End November - Singapore Media Academy is officially opened.

===December===
- 2 December –
  - Van Tuong Nguyen is hanged at the Changi Prison after found guilty for drug trafficking, which carries a death penalty under the Misuse of Drugs Act.
  - An accident occurs at Escape Theme Park, leaving two children in critical condition.
- 5 December –
  - Electronic Arts' new studio opens.
  - Crazy Horse Paris starts showing in Singapore, making Singapore the first location. The Ministry of Sound, a pub, opened later that month.
- 15 December – The WE Centre for Addictions Recovery and Education (WE C.A.R.E.) is officially opened to tackle and research addiction and its causes.

==Deaths==
- 25 January – Abu Bakar Hashim, former President of the Syariah Court (b. 1934).
- 18 April – Dhanalatchimi Devan Nair, former PAP Member of Parliament for Moulmein Constituency, former First Lady of Singapore and wife of 5th President Devan Nair (b. 1925).
- 2 May – Wee Kim Wee, 4th President of Singapore (b. 1915).
- 6 May – Tham Weng Kuen, murder victim of Muhammad and Ismil bin Kadar (b. 1936).
- 5 June – Wee Chong Jin, 1st Chief Justice of Singapore (b. 1917).
- 14 June – Dennis Bloodworth, journalist (b. 1919).
- 15 June – Liu Hong Mei, victim of the Kallang River body parts murder (b. 1982).
- 2 August – Harun Abdul Ghani, former political secretary at the Ministry of Home Affairs and former PAP Member of Parliament for Hong Kah GRC (b. 1939).

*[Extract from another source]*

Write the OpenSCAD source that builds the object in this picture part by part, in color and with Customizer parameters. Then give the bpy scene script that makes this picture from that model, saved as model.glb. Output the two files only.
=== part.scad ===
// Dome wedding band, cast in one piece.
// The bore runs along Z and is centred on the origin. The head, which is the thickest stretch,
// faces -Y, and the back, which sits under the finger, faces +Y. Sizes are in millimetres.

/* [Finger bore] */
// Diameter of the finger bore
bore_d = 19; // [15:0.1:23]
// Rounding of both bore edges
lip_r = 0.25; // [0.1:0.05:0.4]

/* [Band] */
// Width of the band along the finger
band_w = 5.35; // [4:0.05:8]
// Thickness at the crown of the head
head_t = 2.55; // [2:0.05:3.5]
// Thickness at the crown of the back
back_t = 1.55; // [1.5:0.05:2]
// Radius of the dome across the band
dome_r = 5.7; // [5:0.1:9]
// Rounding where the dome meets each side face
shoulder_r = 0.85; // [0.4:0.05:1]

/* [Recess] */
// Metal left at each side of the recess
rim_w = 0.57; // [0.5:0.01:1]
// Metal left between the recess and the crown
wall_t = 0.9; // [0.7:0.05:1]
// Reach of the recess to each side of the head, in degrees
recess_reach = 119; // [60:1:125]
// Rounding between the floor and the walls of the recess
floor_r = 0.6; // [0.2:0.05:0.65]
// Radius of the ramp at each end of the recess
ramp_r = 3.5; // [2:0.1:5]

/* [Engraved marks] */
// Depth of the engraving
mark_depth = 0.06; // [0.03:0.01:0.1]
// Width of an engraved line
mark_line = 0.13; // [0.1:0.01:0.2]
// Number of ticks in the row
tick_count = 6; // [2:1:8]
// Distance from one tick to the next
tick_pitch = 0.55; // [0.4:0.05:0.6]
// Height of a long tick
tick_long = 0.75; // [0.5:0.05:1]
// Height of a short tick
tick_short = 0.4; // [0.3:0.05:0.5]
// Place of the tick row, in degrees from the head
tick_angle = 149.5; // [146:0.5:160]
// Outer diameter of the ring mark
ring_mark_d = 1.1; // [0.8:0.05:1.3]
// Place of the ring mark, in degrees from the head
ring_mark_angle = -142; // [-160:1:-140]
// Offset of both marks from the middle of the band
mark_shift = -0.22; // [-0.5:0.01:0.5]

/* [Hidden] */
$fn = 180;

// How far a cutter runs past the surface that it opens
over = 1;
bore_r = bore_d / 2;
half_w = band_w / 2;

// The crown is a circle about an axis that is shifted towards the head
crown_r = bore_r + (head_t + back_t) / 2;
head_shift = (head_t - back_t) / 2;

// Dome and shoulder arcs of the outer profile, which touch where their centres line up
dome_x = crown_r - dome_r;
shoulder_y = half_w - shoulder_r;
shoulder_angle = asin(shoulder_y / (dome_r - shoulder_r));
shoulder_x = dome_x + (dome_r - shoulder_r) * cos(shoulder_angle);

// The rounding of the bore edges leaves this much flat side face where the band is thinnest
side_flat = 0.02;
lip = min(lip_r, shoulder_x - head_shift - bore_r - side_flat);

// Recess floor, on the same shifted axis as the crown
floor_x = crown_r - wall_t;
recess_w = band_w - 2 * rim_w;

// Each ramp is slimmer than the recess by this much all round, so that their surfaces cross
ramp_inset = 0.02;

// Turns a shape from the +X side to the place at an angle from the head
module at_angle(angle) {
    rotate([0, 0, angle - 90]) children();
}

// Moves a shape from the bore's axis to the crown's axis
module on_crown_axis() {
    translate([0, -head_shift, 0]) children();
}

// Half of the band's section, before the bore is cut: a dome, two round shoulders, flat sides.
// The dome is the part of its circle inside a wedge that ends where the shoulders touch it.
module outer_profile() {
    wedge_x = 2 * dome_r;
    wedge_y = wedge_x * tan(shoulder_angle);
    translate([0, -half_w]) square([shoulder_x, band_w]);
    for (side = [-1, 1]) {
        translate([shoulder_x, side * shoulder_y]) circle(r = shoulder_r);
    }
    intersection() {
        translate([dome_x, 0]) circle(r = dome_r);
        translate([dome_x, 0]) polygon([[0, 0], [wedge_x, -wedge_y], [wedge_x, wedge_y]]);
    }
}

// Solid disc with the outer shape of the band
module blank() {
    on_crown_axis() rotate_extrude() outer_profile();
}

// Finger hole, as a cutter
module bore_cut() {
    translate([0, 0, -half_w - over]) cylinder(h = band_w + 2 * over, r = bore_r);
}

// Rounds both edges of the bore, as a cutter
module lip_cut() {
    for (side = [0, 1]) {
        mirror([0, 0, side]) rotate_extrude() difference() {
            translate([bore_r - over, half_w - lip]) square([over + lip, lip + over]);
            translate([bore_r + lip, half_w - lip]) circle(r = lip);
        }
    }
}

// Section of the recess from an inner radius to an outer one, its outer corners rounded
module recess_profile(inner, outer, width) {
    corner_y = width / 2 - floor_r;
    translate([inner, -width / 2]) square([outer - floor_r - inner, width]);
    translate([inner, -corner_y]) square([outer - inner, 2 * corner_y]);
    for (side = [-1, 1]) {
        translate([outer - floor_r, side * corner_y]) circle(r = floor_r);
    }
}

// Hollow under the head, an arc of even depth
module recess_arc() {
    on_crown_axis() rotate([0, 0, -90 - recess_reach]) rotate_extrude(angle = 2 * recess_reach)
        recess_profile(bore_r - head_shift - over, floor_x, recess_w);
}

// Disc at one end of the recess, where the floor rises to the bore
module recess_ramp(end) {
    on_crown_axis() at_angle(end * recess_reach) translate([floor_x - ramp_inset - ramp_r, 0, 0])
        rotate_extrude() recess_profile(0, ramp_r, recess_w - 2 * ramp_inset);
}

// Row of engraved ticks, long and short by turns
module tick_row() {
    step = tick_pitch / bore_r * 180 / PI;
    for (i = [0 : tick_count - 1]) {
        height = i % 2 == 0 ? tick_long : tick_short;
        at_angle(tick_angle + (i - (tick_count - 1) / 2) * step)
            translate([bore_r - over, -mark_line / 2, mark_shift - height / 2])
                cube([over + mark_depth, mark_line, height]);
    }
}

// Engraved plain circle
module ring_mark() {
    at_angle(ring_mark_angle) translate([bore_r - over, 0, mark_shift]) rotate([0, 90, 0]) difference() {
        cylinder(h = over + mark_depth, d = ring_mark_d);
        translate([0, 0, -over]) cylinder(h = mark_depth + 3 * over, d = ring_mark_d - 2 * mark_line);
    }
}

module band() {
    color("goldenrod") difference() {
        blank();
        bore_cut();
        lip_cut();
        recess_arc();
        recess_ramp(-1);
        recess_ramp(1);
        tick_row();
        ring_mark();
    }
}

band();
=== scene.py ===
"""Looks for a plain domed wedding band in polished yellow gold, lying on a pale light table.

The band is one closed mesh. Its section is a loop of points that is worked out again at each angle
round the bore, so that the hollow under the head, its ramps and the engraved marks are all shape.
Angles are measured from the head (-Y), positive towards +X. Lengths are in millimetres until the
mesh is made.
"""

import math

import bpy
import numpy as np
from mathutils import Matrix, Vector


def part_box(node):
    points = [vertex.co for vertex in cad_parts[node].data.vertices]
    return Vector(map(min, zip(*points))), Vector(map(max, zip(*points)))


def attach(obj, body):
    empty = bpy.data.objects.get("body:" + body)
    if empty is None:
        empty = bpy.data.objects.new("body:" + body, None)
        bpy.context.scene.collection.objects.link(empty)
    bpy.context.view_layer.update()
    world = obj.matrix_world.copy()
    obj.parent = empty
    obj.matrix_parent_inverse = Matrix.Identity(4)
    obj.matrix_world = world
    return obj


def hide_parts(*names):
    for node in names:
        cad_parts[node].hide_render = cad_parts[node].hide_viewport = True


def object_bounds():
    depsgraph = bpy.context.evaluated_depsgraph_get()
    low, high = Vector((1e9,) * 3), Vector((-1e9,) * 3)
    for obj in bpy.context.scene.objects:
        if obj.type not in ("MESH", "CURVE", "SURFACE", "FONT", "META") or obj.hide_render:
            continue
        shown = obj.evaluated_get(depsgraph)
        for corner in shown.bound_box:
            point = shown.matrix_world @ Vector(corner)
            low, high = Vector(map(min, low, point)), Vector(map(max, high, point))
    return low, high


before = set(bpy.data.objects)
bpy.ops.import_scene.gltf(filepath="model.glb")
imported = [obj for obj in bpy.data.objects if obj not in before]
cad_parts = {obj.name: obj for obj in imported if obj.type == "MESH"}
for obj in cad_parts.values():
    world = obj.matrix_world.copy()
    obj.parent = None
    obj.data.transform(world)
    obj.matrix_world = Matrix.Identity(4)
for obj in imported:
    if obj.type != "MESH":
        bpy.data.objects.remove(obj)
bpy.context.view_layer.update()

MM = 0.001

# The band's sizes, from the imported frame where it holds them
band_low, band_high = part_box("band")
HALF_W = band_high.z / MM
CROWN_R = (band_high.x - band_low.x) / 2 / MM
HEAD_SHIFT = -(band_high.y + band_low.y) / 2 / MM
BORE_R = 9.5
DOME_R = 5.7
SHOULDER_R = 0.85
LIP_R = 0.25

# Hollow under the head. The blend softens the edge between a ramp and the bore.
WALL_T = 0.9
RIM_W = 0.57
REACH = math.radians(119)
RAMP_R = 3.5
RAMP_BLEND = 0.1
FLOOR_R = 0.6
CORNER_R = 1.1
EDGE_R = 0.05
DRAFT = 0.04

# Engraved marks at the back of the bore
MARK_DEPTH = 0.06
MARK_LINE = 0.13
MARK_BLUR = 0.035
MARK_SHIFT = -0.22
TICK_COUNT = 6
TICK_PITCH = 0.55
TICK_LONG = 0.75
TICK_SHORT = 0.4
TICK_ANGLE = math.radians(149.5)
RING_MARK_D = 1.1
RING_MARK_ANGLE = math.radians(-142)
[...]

- 22 August – Arunsalam Mahadeva, pioneering journalist, trade unionist and founding Secretary-General of the Singapore National Union of Journalists (b. 1931).
- 2 September – Earl Lu, art patron and philanthropist (b. 1925).

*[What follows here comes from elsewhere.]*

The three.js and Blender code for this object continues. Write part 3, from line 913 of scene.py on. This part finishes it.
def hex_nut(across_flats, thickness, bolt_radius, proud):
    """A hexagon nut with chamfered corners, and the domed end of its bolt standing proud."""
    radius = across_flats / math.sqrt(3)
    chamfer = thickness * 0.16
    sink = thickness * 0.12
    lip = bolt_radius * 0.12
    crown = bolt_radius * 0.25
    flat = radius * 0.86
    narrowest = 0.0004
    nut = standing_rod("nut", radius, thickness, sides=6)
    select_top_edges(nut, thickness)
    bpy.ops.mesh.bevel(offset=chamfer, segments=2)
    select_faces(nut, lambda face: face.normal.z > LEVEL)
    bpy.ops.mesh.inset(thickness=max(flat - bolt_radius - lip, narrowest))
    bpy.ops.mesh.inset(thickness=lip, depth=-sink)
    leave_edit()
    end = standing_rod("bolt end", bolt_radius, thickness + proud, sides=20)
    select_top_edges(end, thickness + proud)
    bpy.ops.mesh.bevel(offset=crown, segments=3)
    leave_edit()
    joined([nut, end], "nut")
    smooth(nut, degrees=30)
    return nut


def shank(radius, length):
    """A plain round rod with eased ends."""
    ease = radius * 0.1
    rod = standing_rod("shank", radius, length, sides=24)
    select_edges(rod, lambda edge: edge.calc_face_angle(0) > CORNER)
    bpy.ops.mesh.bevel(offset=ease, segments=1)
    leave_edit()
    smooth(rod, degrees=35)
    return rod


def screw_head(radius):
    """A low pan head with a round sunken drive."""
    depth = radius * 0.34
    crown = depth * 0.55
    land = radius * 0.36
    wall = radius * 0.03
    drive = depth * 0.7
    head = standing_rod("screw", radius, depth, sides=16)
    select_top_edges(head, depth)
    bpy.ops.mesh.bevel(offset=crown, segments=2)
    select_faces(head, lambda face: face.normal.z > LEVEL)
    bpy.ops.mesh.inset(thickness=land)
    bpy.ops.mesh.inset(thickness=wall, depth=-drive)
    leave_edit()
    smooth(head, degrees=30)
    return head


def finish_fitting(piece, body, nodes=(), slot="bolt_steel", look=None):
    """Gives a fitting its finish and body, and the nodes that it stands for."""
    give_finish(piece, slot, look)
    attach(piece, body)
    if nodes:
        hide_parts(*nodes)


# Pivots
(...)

- 7 September – Jane Parangan La Puebla, victim of the Orchard Road body parts murder (b. 1979).
- 13 September – Ho Kien Leong, murder victim of Lim Ah Liang (b. 1968).
- 19 October – Wee Keng Wah, murder victim of Barokah (b. 1930).
- 13 November – Tan Chin Tuan, former Chairman of OCBC Bank (Oversea-Chinese Banking Corporation), philanthropist and former Member of the Legislative Council for the Singapore Chinese Chamber of Commerce (b. 1908).
- 4 December – Ramona Johari, murder victim of Mohammad Zam Abdul Rashid (b. 1967).
- 6 December – Devan Nair, 3rd President of Singapore (b. 1923).
- 24 December – Thein Naing, victim of the Upper Boon Keng Road murder (b. 1964).